Хьюм отмечал, что Ирландия «никогда не была завоевана или даже вторгнута римлянами» и поэтому была лишена благ римской «цивилизованности». Вследствие этого ирландцы «пребывали в самом грубом состоянии общества и отличались только теми пороками, которым всегда подвержена человеческая природа, не укрощенная воспитанием и не сдерживаемая законами». Таким образом, они «с начала времен были погребены в глубочайшем варварстве и невежестве» и, хотя «никогда не были полностью покорены, сохраняли враждебность к своим английским завоевателям». Ненависть к англичанам, собственно, и была одной из причин того, что ирландцы «оставались по-прежнему дикими и непримиримыми». Только в начале XVII в., после 400 лет английского порабощения, Ирландия смогла стать «полезным завоеванием для английской нации».
Хотя в некоторых отношениях его рассказ может показаться более милосердным, Рэнни все же описывал ирландцев как «погруженных в варварство» в течение десятилетий после Нормандского завоевания. Вторжение датчан в предыдущие века не продвинулись дальше восточного побережья. Более того, датчане «не смешивались с ирландцами и не покоряли их; они лишь… привели их к угрюмой изоляции среди своих болот, посеяв в их сердцах семена смертельной вражды к германским расам». Позднее Генрих II попытался завоевать Ирландию, но ему удалось лишь посадить на престол нескольких баронов. Фактически английский контроль был почти полностью ограничен восточным и юго-восточным побережьем, где «масса английских переселенцев» смешивалась с датчанами. За границей ирландцы жили так же, как и всегда, и со временем даже потомки английских лордов «опустились на низкий уровень кельтской цивилизации». К 1300 г. ирландцами управляли «аристократия английского происхождения… которая теперь была варварами», английская «конституция, действие которой ограничивалось округом близ Дублина», и «две расы, чуждые по крови, которые не могли ни верить, ни управлять, ни истреблять друг друга». Хотя номинально ирландцы были христианами, «влияние этой религии исчезло».

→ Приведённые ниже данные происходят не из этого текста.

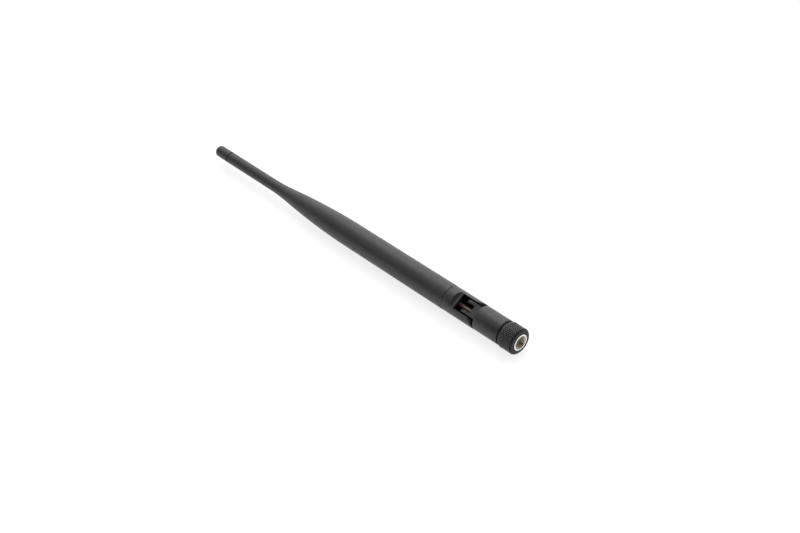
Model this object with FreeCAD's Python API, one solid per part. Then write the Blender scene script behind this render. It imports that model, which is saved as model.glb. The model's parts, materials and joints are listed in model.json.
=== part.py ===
import FreeCAD, Part
import math
import os
from FreeCAD import Vector

# Swivelling, tilting dipole antenna with a reverse-polarity SMA plug. Millimetres.
#
# The antenna lies along X: the plug's mouth faces +X and the rounded tip points to -X. The origin is
# on the axis at the plug's reference plane, the front end of its outer conductor. The tilt hinge is
# modelled with its slot facing +Z and its axis along Y, then rolled about X by HINGE_ROLL.

# Overall
MOUTH_X = 3.2            # the coupling nut's mouth, ahead of the reference plane
OVERALL_LENGTH = 200.0   # mouth to tip
WALL_GAP = 0.05          # radial gap of a glued or pushed-in joint
RUN_GAP = 0.06           # radial gap of a turning joint

# Plug: 1/4-36 coupling thread round a 4.6 mm outer conductor
THREAD_MINOR_R = 2.83
THREAD_MOUTH_R = 3.22
THREAD_LENGTH = 2.8      # reference plane to the mouth chamfer
NUT_NECK_R = 3.95
NUT_FLATS = 8.6
NUT_CORNER_R = 4.8
NUT_RELIEF_R = 3.3
OUTER_CONDUCTOR_R = 2.3
OUTER_CONDUCTOR_BORE_R = 2.05
BODY_R = 3.1
SHANK_R = 2.6
CONTACT_R = 0.635
CONTACT_HOLE_R = 0.475
CONTACT_HOLE_DEPTH = 3.0
SNAP_SEAT_R = 2.55       # floor of the snap ring's groove in the body
SNAP_ROOF_R = 3.6        # and in the nut

# Grip sleeve over the nut
GRIP_R = 6.35
GRIP_LENGTH = 8.0
GRIP_RECESS = 0.2        # the nut's bright end stands this far out of the grip
BEZEL_BACK = 0.76        # from the mouth
KNURL_FRONT = 1.1
KNURL_BACK = 7.0

# Swivel base, its shoulder and its tongue
BASE_R = 6.05
BASE_FRONT = 9.2         # from the mouth
BASE_SHOULDER = 23.15
BASE_BORE_R = 4.4
COLLAR_R = 5.1           # set-back ring that fills most of the gap behind the grip
COLLAR_LENGTH = 0.8
BUSH_LENGTH = 2.6
TONGUE_HALF_WIDTH = 3.28
TONGUE_HALF_HEIGHT = 4.7
BOSS_R = 2.4
BOSS_HALF_WIDTH = 4.02
GROOVE_HALF_WIDTH = 1.95
GROOVE_START = 26.6      # from the mouth
GROOVE_FLOOR = -2.4
CABLE_PASSAGE_R = 1.25
BEVEL_START = 2.6        # half width at which the tongue's lower bevels start
BEVEL_DROP = 0.81
BEVEL_TOP = 3.4          # above this the tongue keeps its full width

# Tilt hinge and its clevis
HINGE_ROLL = 30.0        # degrees about +X
PIN_STATION = 28.7       # from the mouth
TRUNNION_R = 1.6
TRUNNION_TIP = 2.05
EAR_END_R = 4.75         # round upper half of the ears' ends
HEEL_REACH = 3.4         # the ears' lower half and the slot's floor end this far past the pin
CLEVIS_R = 6.12
SLOT_HALF_WIDTH = 4.07
SLOT_FLOOR = -4.75
SLOT_CORNER = 1.0        # slope that joins the slot's floor to the ears
SLOT_END = 35.1          # from the mouth
POCKET_DEPTH = 3.2       # hollow behind the slot's end wall
POCKET_HALF_WIDTH = 3.2
POCKET_HALF_HEIGHT = 2.9
LIP_HEIGHT = 4.5         # flat lip over the slot's end wall
LIP_LENGTH = 1.2
FACET_LENGTH = 1.15      # slope from the lip up to the rim
SEAM = 42.0              # clevis meets the tube, from the mouth
SPIGOT_END = 50.0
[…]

В 2006 г. Хенсон описал «Великобританию, которая разделена на две части: Англию и то, что иногда довольно пренебрежительно называют кельтской окраиной». Он объясняет существование отдельных шотландской, валлийской и английской идентичностей «ощущением» среди англичан, «что англосаксы имели божественное право находиться в Британии и обладали высшим правом… править всем островом». Хотя Хенсон имел в виду именно века, предшествовавшие нормандскому завоеванию, описанное им отношение сохранилось и в современную эпоху.

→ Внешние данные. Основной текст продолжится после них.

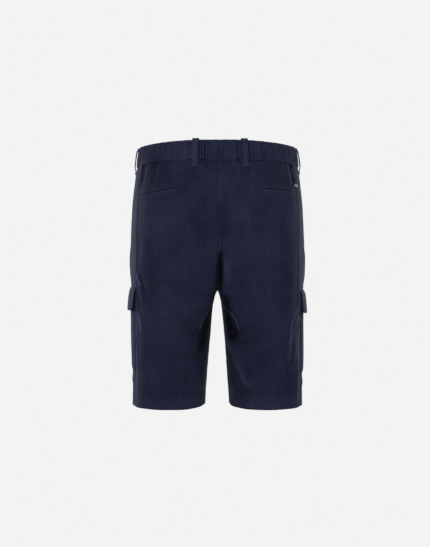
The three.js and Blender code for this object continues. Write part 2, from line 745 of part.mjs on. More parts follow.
// The small plain metal plate beside the right back pocket.
function plaque(grid, color) {
  const { point, normal } = findOnGrid(grid, "back", PLAQUE.x, PLAQUE.z);
  const shape = new THREE.Shape();
  const a = PLAQUE.length / 2;
  const b = PLAQUE.height / 2;
  const round = 0.9;
  shape.moveTo(-a + round, -b);
  shape.lineTo(a - round, -b);
  shape.quadraticCurveTo(a, -b, a, -b + round);
  shape.lineTo(a, b - round);
  shape.quadraticCurveTo(a, b, a - round, b);
  shape.lineTo(-a + round, b);
  shape.quadraticCurveTo(-a, b, -a, b - round);
  shape.lineTo(-a, -b + round);
  shape.quadraticCurveTo(-a, -b, -a + round, -b);
  const plate = { depth: PLAQUE.wall, bevelEnabled: false, curveSegments: 4 };
  const geometry = new THREE.ExtrudeGeometry(shape, plate);
  const up = new THREE.Vector3(0, 0, 1);
  const flat = up.clone().addScaledVector(normal, -up.dot(normal)).normalize();
  const along = flat.clone().cross(normal);
  const turn = new THREE.Matrix4().makeBasis(along, flat, normal);
  geometry.applyMatrix4(turn);
  const seat = point.clone().addScaledVector(normal, 0.95);
  geometry.translate(seat.x, seat.y, seat.z);
  const look = { color, roughness: 0.35, metalness: 0.9 };
  const mesh = new THREE.Mesh(geometry, new THREE.MeshStandardMaterial(look));
  mesh.name = "back_plaque";
  return mesh;
}

function flyPlacket(grid, color) {
  const ACROSS = 4;
  const DOWN = 11;
  const lines = [];
  for (let r = 0; r <= DOWN; r += 1) {
    const line = [];
    const t = r / DOWN;
    const z = mix(FLY.top, FLY.bottom, t);
    const width = FLY.width * (1 - 0.72 * smooth(0.76, 1, t) ** 1.6);
    for (let c = 0; c <= ACROSS; c += 1) {
      line.push({ axis: "front", value: mix(0.9, width, c / ACROSS), z });
    }
    lines.push(line);
  }
  const depths = () => ({ low: LAY_GAP, wall: FLY.wall });
  return laidPiece("fly_placket", grid, lines, depths, color);
}

function waistButton(color) {
  const half = BUTTON.x < 0 ? LEFT : RIGHT;
  const { whole } = sectionAt(half, BUTTON.z);
  const near = whole.find((p) => p.y > 0 && p.x <= Math.abs(BUTTON.x));
  const slope = (centreY("front", BUTTON.z - 8) - centreY("front", BUTTON.z + 8)) / 16;
  const profile = [
    new THREE.Vector2(0, 0),
    new THREE.Vector2(BUTTON.radius - 0.6, 0),
    new THREE.Vector2(BUTTON.radius, 0.7),
    new THREE.Vector2(BUTTON.radius, BUTTON.wall - 0.6),
    new THREE.Vector2(BUTTON.radius - 0.9, BUTTON.wall),
    new THREE.Vector2(BUTTON.radius - 2.4, BUTTON.wall - 0.5),
    new THREE.Vector2(0, BUTTON.wall - 0.5),
  ];
  const geometry = new THREE.LatheGeometry(profile, 24);
  geometry.rotateX(Math.atan(slope));
  geometry.translate(BUTTON.x, near.y + BAND_PROUD + 0.5, BUTTON.z);
  const look = { color, roughness: 0.4 };
  const mesh = new THREE.Mesh(geometry, new THREE.MeshStandardMaterial(look));
  mesh.name = "waist_button";
  return mesh;
}

const CLOTH = 0x22263a;
const CLOTH_BAND = 0x262a3f;
const TRIM = 0x1f2336;
const METAL = 0x6d6a58;
const HORN = 0x1c1e28;

const leftGrid = halfGrid(LEFT);
const rightGrid = halfGrid(RIGHT);

const group = new THREE.Group();
group.name = "cargo_bermuda_shorts";
group.add(panel("back_panel_left", leftGrid, 0, BACK_COLUMNS, CLOTH));
group.add(panel("back_panel_right", rightGrid, 0, BACK_COLUMNS, CLOTH));
group.add(panel("front_panel_left", leftGrid, BACK_COLUMNS, LAST_COLUMN, CLOTH));
group.add(panel("front_panel_right", rightGrid, BACK_COLUMNS, LAST_COLUMN, CLOTH));
group.add(bandMesh("waistband_back", gatherColumns(), CLOTH_BAND));
group.add(frontBand("waistband_front_left", LEFT, CLOTH_BAND));
group.add(frontBand("waistband_front_right", RIGHT, CLOTH_BAND));
for (const loop of LOOPS) group.add(beltLoop(loop, TRIM));
group.add(weltPiece(WELTS[0], leftGrid, TRIM));
group.add(weltPiece(WELTS[1], rightGrid, TRIM));
group.add(plaque(rightGrid, METAL));
group.add(cargoPocket("cargo_pocket_left", leftGrid, CARGO_PLACE.left, CLOTH));
group.add(cargoPocket("cargo_pocket_right", rightGrid, CARGO_PLACE.right, CLOTH));
group.add(cargoFlap("cargo_flap_left", leftGrid, CARGO_PLACE.left, CLOTH_BAND));
group.add(cargoFlap("cargo_flap_right", rightGrid, CARGO_PLACE.right, CLOTH_BAND));
group.add(flyPlacket(leftGrid, TRIM));
group.add(waistButton(HORN));

export default group;
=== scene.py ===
"""Navy cargo bermuda shorts in the form they have when worn, dressed over the fixed solids."""

import logging
import math
from dataclasses import dataclass, field
from enum import Enum

import bmesh
import bpy
from mathutils import Matrix, Vector, noise
from mathutils.bvhtree import BVHTree
from mathutils.kdtree import KDTree


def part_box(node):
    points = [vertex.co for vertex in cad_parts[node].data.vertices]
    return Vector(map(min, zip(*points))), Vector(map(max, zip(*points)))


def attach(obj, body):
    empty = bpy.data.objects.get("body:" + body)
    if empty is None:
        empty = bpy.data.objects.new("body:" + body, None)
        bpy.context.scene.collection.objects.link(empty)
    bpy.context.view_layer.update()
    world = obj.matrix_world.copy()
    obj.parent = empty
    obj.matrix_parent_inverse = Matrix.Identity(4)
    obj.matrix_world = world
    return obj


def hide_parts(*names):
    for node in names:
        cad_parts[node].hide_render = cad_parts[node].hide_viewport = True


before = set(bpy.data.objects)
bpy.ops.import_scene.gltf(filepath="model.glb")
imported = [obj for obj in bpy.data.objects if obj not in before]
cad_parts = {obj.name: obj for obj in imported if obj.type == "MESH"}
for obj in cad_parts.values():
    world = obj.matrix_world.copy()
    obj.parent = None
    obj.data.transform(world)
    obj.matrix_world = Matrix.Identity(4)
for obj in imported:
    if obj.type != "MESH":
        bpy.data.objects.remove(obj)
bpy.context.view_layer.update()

LOG = logging.getLogger("shorts")
MM = 0.001
LEG_X = 100.0
LEG_Y = -6.0
CROTCH_Z = -293.0
HEM_Z = -527.0
WELD = 1e-5
RIM_STEP = 3.0
ROW_OFFSETS = (2.6, 8.4)
RIM_OFFSETS = (2.2, 7.8)
FLY_OFFSETS = (2.4, 8.0)
MOUTH_OFFSETS = (2.0, 8.6)
FAR = 400.0
WAIST_RADIUS = 148.0
WAIST_FLATNESS = 1.3
LEG_RADIUS = 78.0
FOLD_REACH = 3.2
FAINTEST_END = 0.12
FACING = (0.02, 0.42)
CLOSED_SHARP = 40.0
CREASE_WEIGHT = 0.82
UNSET = 1e9


class Half(Enum):
    """The two halves of the shorts, by the sign of their X."""

    LEFT = -1
    RIGHT = 1


class Face(Enum):
    """The side from which a fold is drawn."""

    BACK = "back"
    FRONT = "front"
    SIDE = "side"


class Cut(Enum):
    """What is taken from a solid: its outer face alone or the whole closed piece."""

    OUTER = "outer"
    WHOLE = "whole"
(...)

Поддержка и противодействие на референдуме о членстве Великобритании в Европейском союзе в 2016 году были обусловлены множеством различных причин. Однако если бы мы знали только одно — стандартное историческое повествование о возникновении и становлении английской нации, то смогли бы предугадать большую часть географического распределения голосов. Там, где проживали коренные, этнически идентифицированные англичане, голоса в подавляющем большинстве были отданы за выход из Союза. На кельтской периферии и в тех населенных пунктах (например, в Лондоне), где проживает большое количество иммигрантов, голоса были столь же подавляющим образом отданы за то, чтобы остаться в Евросоюзе. Таким образом, референдум стал одновременно демонстрацией силы стандартного исторического нарратива как основания для национальной идентичности и его полной бессильности среди тех народов, которым отказано в участии и ответственности за создание английской нации.

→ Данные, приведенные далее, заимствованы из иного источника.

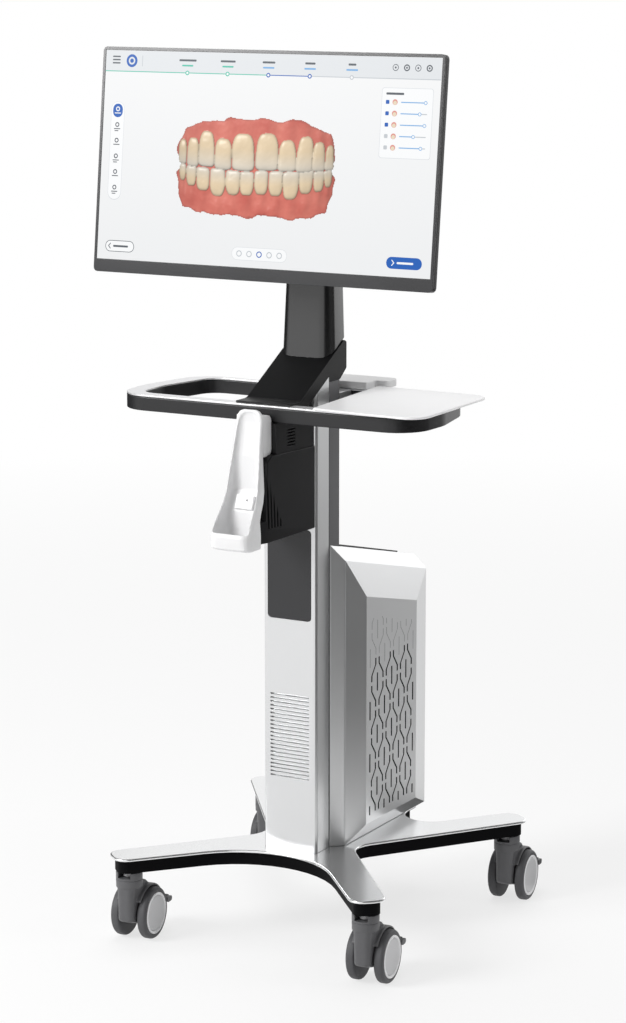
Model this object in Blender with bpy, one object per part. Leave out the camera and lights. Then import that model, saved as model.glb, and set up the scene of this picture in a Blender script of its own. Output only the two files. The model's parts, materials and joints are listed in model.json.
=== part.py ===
"""A mobile cart for an intraoral scanner.

A tilting monitor stands on a column with a handle ring, a tray and a scanner cradle. A computer housing hangs
behind the column, and four legs carry twin-wheel casters with brakes.

Metres, +Z up. The cart faces -Y, and its origin is on the floor, under the middle of its overall box.
"""

import math

import bmesh
import bpy
from mathutils import Matrix, Vector

MM = 0.001

# Edges and clearances
PLATE_EDGE = 1.0 * MM
GAP = 0.3 * MM
RUNNING_GAP = 0.5 * MM
WHEEL_GAP = 1.5 * MM
BORE_GAP = 0.3 * MM

# How far a facet may lie inside the arc that it stands for
ARC_DEPTH = 0.4 * MM

# How far a cutting tool reaches past the piece that it cuts
REACH = 100.0 * MM

# Where the middle of the base's plan lies, so that the origin is under the middle of the whole cart
BASE_MIDDLE_Y = -9.0 * MM

# Casters
FRONT_STEM_X = 195.0 * MM
FRONT_STEM_Y = -226.5 * MM
BACK_STEM_X = 209.0 * MM
BACK_STEM_Y = 201.5 * MM
CASTER_TURN = math.radians(5.5)
CASTER_TRAIL = 30.0 * MM
WHEEL_RADIUS = 38.3 * MM
WHEEL_WIDTH = 14.0 * MM
WHEEL_CORNER = 2.6 * MM
WHEEL_STEPS = 24
BORE_STEPS = 12
PIN_STEPS = 8
HINGE_STEPS = 16
AXLE_RADIUS = 4.0 * MM
CAP_RADIUS = 30.8 * MM
CAP_DEPTH = 3.0 * MM
CAP_RECESS = 2.4 * MM
CAP_RIM_RADIUS = 26.5 * MM
CAP_DISH = 0.8 * MM
FORK_WIDTH = 26.0 * MM
FORK_TOE_RADIUS = 24.0 * MM
FORK_TOE_CORNER = 16.0 * MM
FORK_HEEL_CORNER = 22.0 * MM
FORK_NECK_REACH = 18.0 * MM
FORK_KNEE_RISE = 14.0 * MM
FORK_KNEE_RADIUS = 20.0 * MM
COLLAR_RADIUS = 19.5 * MM
COLLAR_RISE = 32.0 * MM
COLLAR_HEIGHT = 24.0 * MM
COLLAR_NOTCH_WIDTH = 20.0 * MM
COLLAR_NOTCH_DEPTH = 8.0 * MM
GUARD_THICK = 3.2 * MM
GUARD_WIDTH = 53.0 * MM
GUARD_START = math.radians(38.0)
GUARD_END = math.radians(142.0)
GUARD_STEPS = 7
STEM_RADIUS = 5.5 * MM
STEM_REACH = 12.0 * MM
STEM_FLANGE_RADIUS = 9.0 * MM
STEM_FLANGE_HEIGHT = 7.0 * MM
PEDAL_PIVOT_Y = 49.0 * MM
PEDAL_PIVOT_RISE = 22.0 * MM
PEDAL_PIN_RADIUS = 2.4 * MM
PEDAL_EYE_RADIUS = 5.0 * MM
PEDAL_ARM_WIDTH = 12.0 * MM
PEDAL_WIDTH = 54.0 * MM
PEDAL_LENGTH = 15.0 * MM
PEDAL_THICK = 8.0 * MM
PEDAL_CORNER = 3.3 * MM
PEDAL_DROP = 15.0 * MM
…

В 1912 г. граф Халсбери опубликовал один из величайших сборников английского права, в котором, помимо многих других вопросов, описал полномочия и власть парламента. В первой из трех последовательных статей он заявил следующее: «Парламент Соединенного Королевства состоит из суверена и трех сословий королевства, а именно лордов духовных и лордов временных, которые заседают вместе в Палате лордов, и выборных представителей народа, которые заседают в Палате общин». Полностью соответствуя историческому порядку их значимости, он тем не менее перевернул их значение и роль в начале XX века. Следующая статья гласила: «Обе палаты парламента созываются, провозглашаются и распускаются государем в порядке осуществления его королевской прерогативы, и его согласие должно быть дано любому биллю, принятому лордами и общинами, прежде чем он приобретет силу закона». С точки зрения ритуальных формальностей это утверждение было правильным, но на практике суверен просто ставил свою подпись на законе, принятом Палатой общин. Хотя Палата лордов могла немного поспорить, прежде чем одобрить закон, присланный нижней палатой, на практике ее роль также была более или менее формальной. Далее Халсбери перешел к важнейшему утверждению полномочий парламента: «Парламент является высшей законодательной властью не только в Соединенном Королевстве, но и во всей Британской империи, и не существует никаких юридических ограничений его полномочий по принятию и отмене законов». Единственным ограничением этой власти является то, что один парламент «не может связывать последующий парламент». Как и английские короли, от которых исторически исходила эта власть, каждый парламент является верховным. Однако на практике правит не парламент «государя и трех сословий королевства», а только Палата общин.
В этих статьях Халсбери примирил исторические традиции и обычаи «древней конституции» с политической практикой современной эпохи. Все, кто читал эти статьи, понимали, что монарх никогда не откажется от одобрения законов, принятых Палатой общин, но все также понимали, что легитимность государства и идентичность нации покоятся на уиггистском повествовании о постепенной исторической передаче полномочий от короны к нижней палате парламента. Последняя, осуществляемая сейчас, была, по сути, властью, которую некогда осуществляли монархи более чем тысячелетней давности. Эта древняя власть создала английский народ, английскую нацию и английское государство; задача современной Палаты общин состояла в том, чтобы перенести и сохранить эти идентичности и институты в современную эпоху.